* Written exercise *
All of the material below is to be repeated exactly.

* Extracted information *
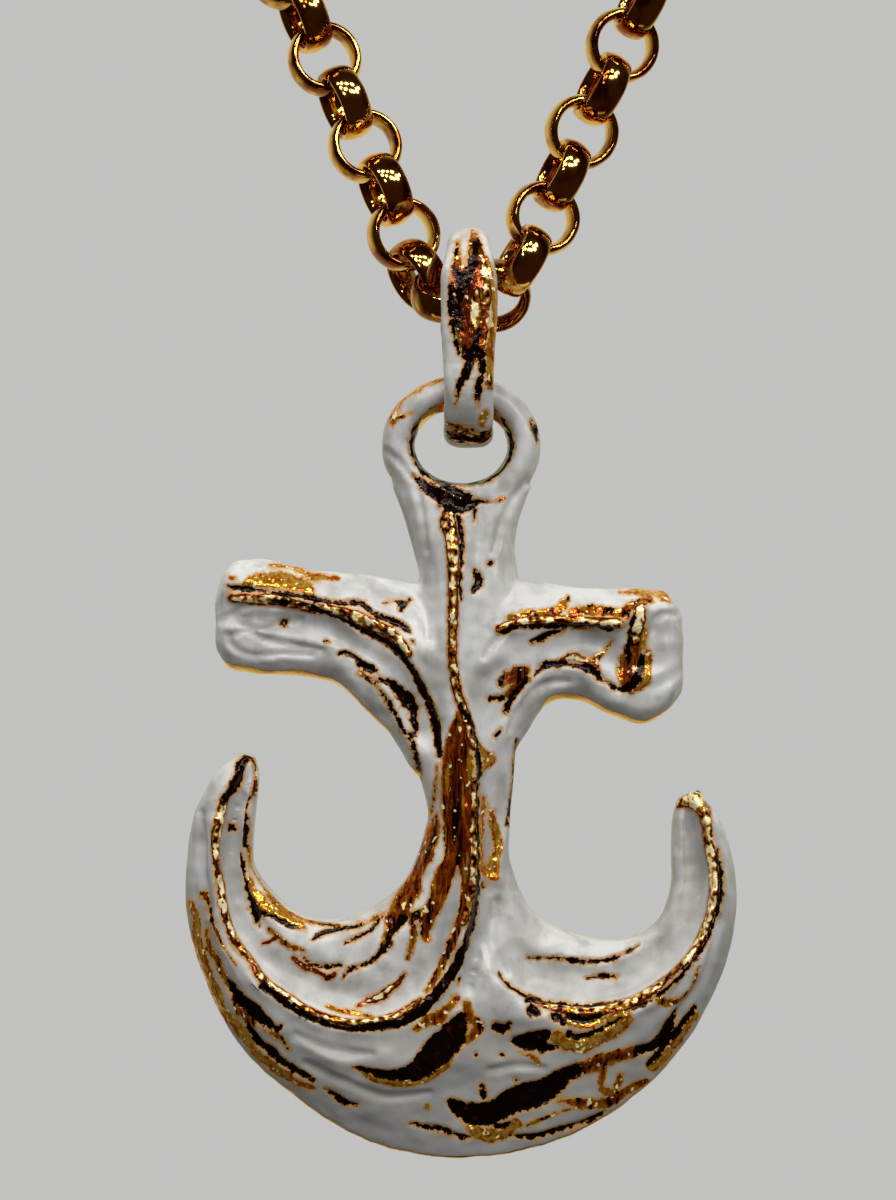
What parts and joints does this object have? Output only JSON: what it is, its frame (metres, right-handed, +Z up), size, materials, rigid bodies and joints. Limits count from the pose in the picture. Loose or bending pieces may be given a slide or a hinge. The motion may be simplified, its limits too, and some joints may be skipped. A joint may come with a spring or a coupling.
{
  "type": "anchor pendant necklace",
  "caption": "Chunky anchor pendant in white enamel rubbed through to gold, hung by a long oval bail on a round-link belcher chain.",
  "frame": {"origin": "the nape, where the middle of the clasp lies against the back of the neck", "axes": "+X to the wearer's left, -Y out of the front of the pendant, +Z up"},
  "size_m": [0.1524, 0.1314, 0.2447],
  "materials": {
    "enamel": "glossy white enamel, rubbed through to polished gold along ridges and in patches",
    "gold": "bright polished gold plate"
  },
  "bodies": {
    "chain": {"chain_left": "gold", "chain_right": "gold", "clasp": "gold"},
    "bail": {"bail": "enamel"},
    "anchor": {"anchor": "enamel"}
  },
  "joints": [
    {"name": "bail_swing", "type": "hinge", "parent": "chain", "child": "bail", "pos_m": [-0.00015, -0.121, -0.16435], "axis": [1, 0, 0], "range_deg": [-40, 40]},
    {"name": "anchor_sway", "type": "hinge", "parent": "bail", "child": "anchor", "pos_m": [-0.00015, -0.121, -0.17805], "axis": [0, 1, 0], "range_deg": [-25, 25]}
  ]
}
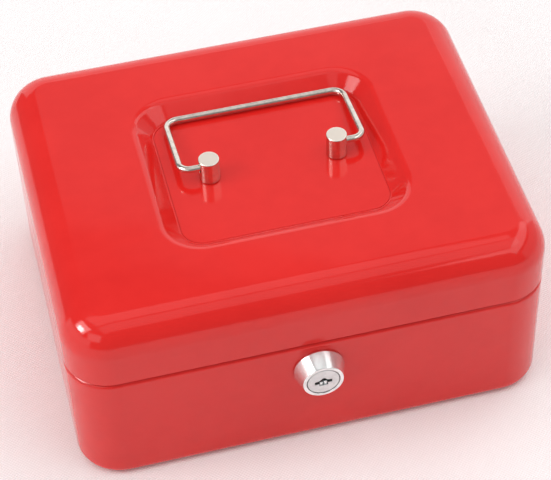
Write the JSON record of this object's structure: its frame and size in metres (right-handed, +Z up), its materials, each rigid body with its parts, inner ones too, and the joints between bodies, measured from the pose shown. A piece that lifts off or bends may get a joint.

* Exercise answer *
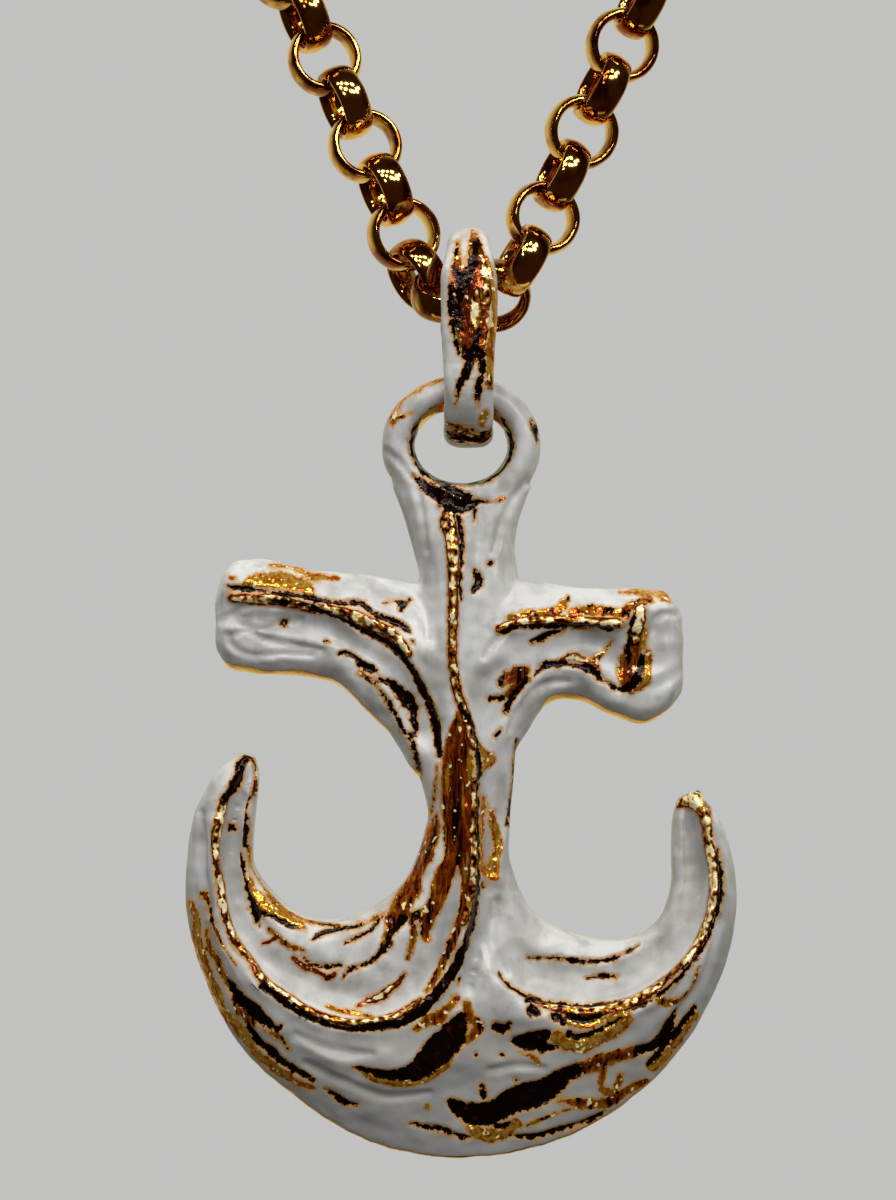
What parts and joints does this object have? Output only JSON: what it is, its frame (metres, right-handed, +Z up), size, materials, rigid bodies and joints. Limits count from the pose in the picture. Loose or bending pieces may be given a slide or a hinge. The motion may be simplified, its limits too, and some joints may be skipped. A joint may come with a spring or a coupling.
{
  "type": "anchor pendant necklace",
  "caption": "Chunky anchor pendant in white enamel rubbed through to gold, hung by a long oval bail on a round-link belcher chain.",
  "frame": {"origin": "the nape, where the middle of the clasp lies against the back of the neck", "axes": "+X to the wearer's left, -Y out of the front of the pendant, +Z up"},
  "size_m": [0.1524, 0.1314, 0.2447],
  "materials": {
    "enamel": "glossy white enamel, rubbed through to polished gold along ridges and in patches",
    "gold": "bright polished gold plate"
  },
  "bodies": {
    "chain": {"chain_left": "gold", "chain_right": "gold", "clasp": "gold"},
    "bail": {"bail": "enamel"},
    "anchor": {"anchor": "enamel"}
  },
  "joints": [
    {"name": "bail_swing", "type": "hinge", "parent": "chain", "child": "bail", "pos_m": [-0.00015, -0.121, -0.16435], "axis": [1, 0, 0], "range_deg": [-40, 40]},
    {"name": "anchor_sway", "type": "hinge", "parent": "bail", "child": "anchor", "pos_m": [-0.00015, -0.121, -0.17805], "axis": [0, 1, 0], "range_deg": [-25, 25]}
  ]
}
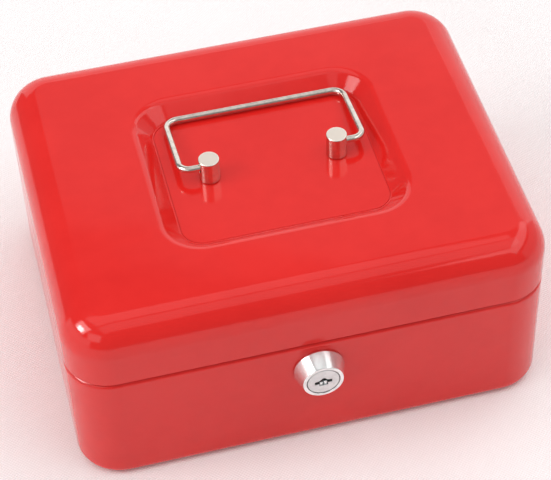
Write the JSON record of this object's structure: its frame and size in metres (right-handed, +Z up), its materials, each rigid body with its parts, inner ones too, and the joints between bodies, measured from the pose shown. A piece that lifts off or bends may get a joint.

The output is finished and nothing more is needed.